OK, so fast forward and responding to his email when he tells me how he was not able to present to his boss and others on the scheduled day because his wife started an argument and didn't want him to go. He said she saw the work I sent back to him and asked "Who did this work" and he replied that I (Natural heart) did it. He said she started an argument and he had to reschedule. (Thinking about it now it seems as if his intent was to stir something up)… As he goes on he ends up saying something about the credentials I had and the place I work (which is not as wonderful as he described) and my career as if he was trying to make her feel bad. (Narcissist) So my reply was 'Sounds like you two have some insecurity issues you two need to work on'… But what it actually boils down to was he was trying to use me to motivate her to get a degree/career. Even though she makes a good income doing what she does he still tries to make her feel like what she does isn't good enough.

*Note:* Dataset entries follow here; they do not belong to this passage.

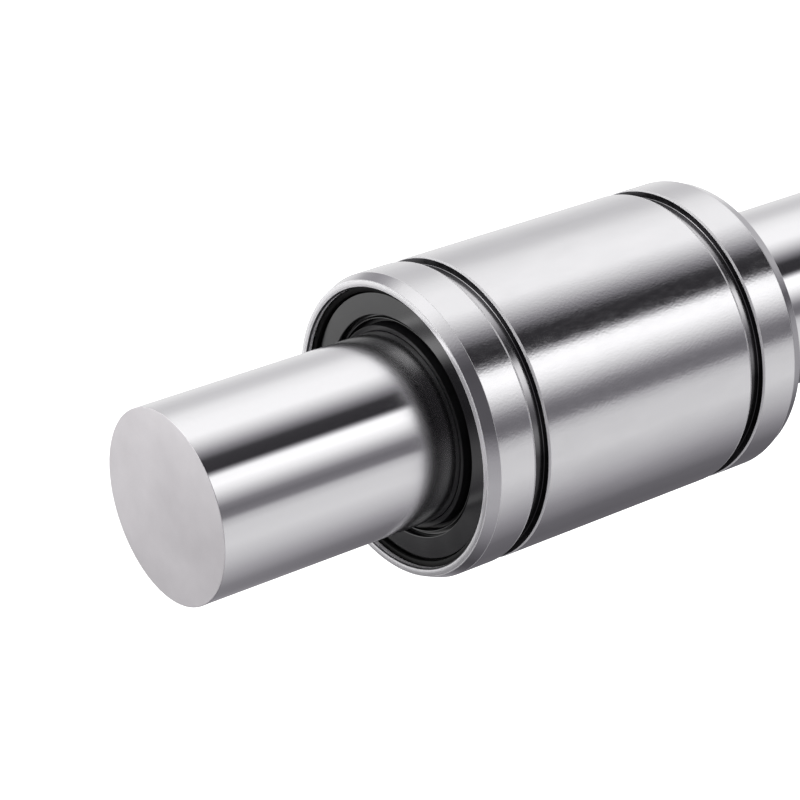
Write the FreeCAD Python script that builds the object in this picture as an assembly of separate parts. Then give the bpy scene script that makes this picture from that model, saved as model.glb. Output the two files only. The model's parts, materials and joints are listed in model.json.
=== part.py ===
# Linear ball bearing on its shaft: closed ball circuits in a sealed round sleeve.
# The bearing lies along X with its middle at the origin, its front end towards -X, and +Z up.
# Lengths are in millimetres and angles in degrees.
import FreeCAD, Part
import math
import os

# Shaft
shaft_diameter = 20.0
shaft_length = 100.0
shaft_front_stub = 27.0       # from the bearing's front face to the shaft's front end
shaft_edge_break = 0.1

# Balls
ball_diameter = 3.175
ball_play = 0.02              # between a loaded ball and the shaft, and between it and its land
circuit_count = 5
turn_ball_count = 2           # balls in each half-circle turn
turn_ball_gap = 0.05          # between neighbouring balls in a turn

# Sleeve, outside
sleeve_length = 42.0
seat_wall = 1.35              # round the seal's seat, which sets the outside diameter
end_chamfer_depth = 0.5
end_chamfer_length = 1.25
groove_span = 30.5            # between the outer walls of the two retaining grooves
groove_width = 1.6
groove_depth = 0.75
groove_edge_break = 0.1

# Sleeve, inside
land_height = 0.835           # of the ball lands above the reliefs beside them
land_width = 4.0
land_end_gap = 0.14           # between the ground land and a ball at the start of its turn
land_run_off = 1.1
seat_step = 0.6               # from the reliefs out to the seal's seat
seat_depth = 3.1              # from the end face in to the seat's shoulder
mouth_chamfer_depth = 0.2
mouth_chamfer_length = 0.2

# Cage
relief_clearance = 0.08       # between a returning ball and the sleeve
channel_clearance = 0.06      # between a ball and its channel in the cage
cage_bore_clearance = 0.25    # between the cage and the shaft
cage_fit = 0.15               # between the cage and the reliefs, and between it and a land's top
cage_key_clearance = 0.15     # between the cage and each side of a land
cage_end_play = 0.2
cage_end_wall = 1.0           # least wall between a turn and the cage's end
cage_edge_break = 0.25

# Seals, with heights measured outwards from the seat's shoulder
seal_setback = 1.1            # from the sleeve's end face down to the seal's raised face
seal_flange = 1.55
seal_fit = 0.02               # between the seal and its seat
seal_edge_round = 0.15
lip_clearance = 0.03          # between the lip and the shaft
lip_width = 0.57              # of the lip's front, from its tip outwards
lip_height = 2.25             # the lip's front stands a little proud of the raised face
lip_slope = 0.12              # from the lip's front edge back to its tip
lip_edge = 0.1                # length of the tip along the shaft
lip_root_step = 0.42          # from the tip out to the foot of the lip's back
valley_floor = 0.7
ridge_radius_step = 1.11      # from the shaft's surface out to the ridge
ridge_width = 0.16
ridge_setback = 0.4           # from the raised face down to the ridge
ring_groove_width = 0.38      # of the narrow groove outside the ridge
ring_groove_depth = 0.9
seal_draft = 0.03             # lean of the walls of the lip, the ridge and the narrow groove

# Stiffening core in each seal
core_thickness = 0.5
core_inner_step = 1.6         # from the shaft's surface out to the core's hole
core_seat_overlap = 0.15      # how far the core reaches onto the seat's shoulder
core_rim_width = 0.5
core_rim_height = 1.0
core_rim_inset = 0.8          # from the core's outside in to its upturned rim

# Snap rings
snap_ring_thickness = 0.8
snap_ring_width = 0.87
snap_groove_depth = 0.35
snap_groove_play = 0.05       # along the axis
snap_ring_root_gap = 0.02     # between the ring and the floor of its groove
snap_ring_opening = 28.0      # angle of the opening between the ring's ends
snap_ring_turn = -31.0        # where the opening is, from +Y towards +Z
seal_boss_gap = 0.16          # between the seal's raised part and the ring

# Radii, from the shaft outwards
shaft_radius = shaft_diameter / 2
ball_radius = ball_diameter / 2
load_path_radius = shaft_radius + ball_play + ball_radius
land_radius = load_path_radius + ball_radius + ball_play
relief_radius = land_radius + land_height
seat_radius = relief_radius + seat_step
sleeve_radius = seat_radius + seat_wall
groove_floor_radius = sleeve_radius - groove_depth
snap_groove_radius = seat_radius + snap_groove_depth

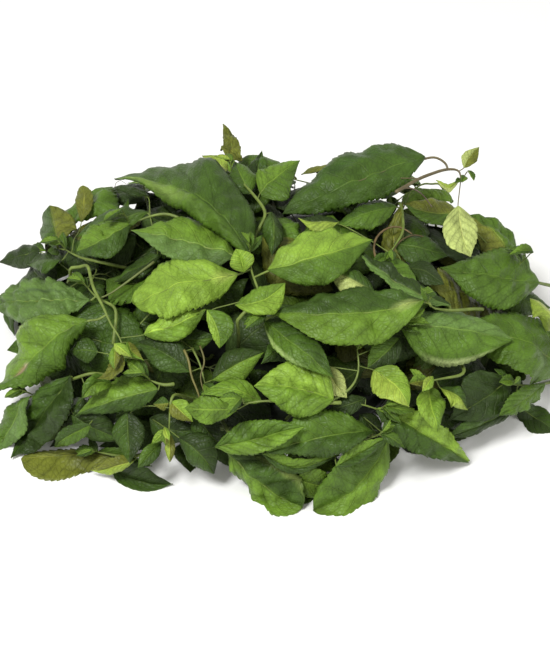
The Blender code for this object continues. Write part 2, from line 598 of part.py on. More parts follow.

So she ends up calling me because she read my reply on the 'You two have insecurity issues'. She also said that he had my contact name as FIRST LOVE….. Now I'm seeing the picture clear that he is trying to make himself look wanted by another woman because she is not pleased with him or they were having issues and she was about to leave him so he needed some supply or prey… Now he is leaving messages on my voice mail because he is blocked from me seeing any calls. The message he left was to let me know she and her friends were on FB "saving pictures of me" and "trying to see who I've dated in the past". (??? Seriously???) So I emailed him and said "LEAVE ME out of your mess. I'm happily married and my husband is my past, present and future SO LOOK THAT UP!!!


So the reason why I'm posting this is because as much as I tell my husband every single thing… I did not mention one word to him about this to him. I haven't been through anything like this since college, heck maybe High school... it seemed so juvenile and messy…. Should I mention it or just rug sweep?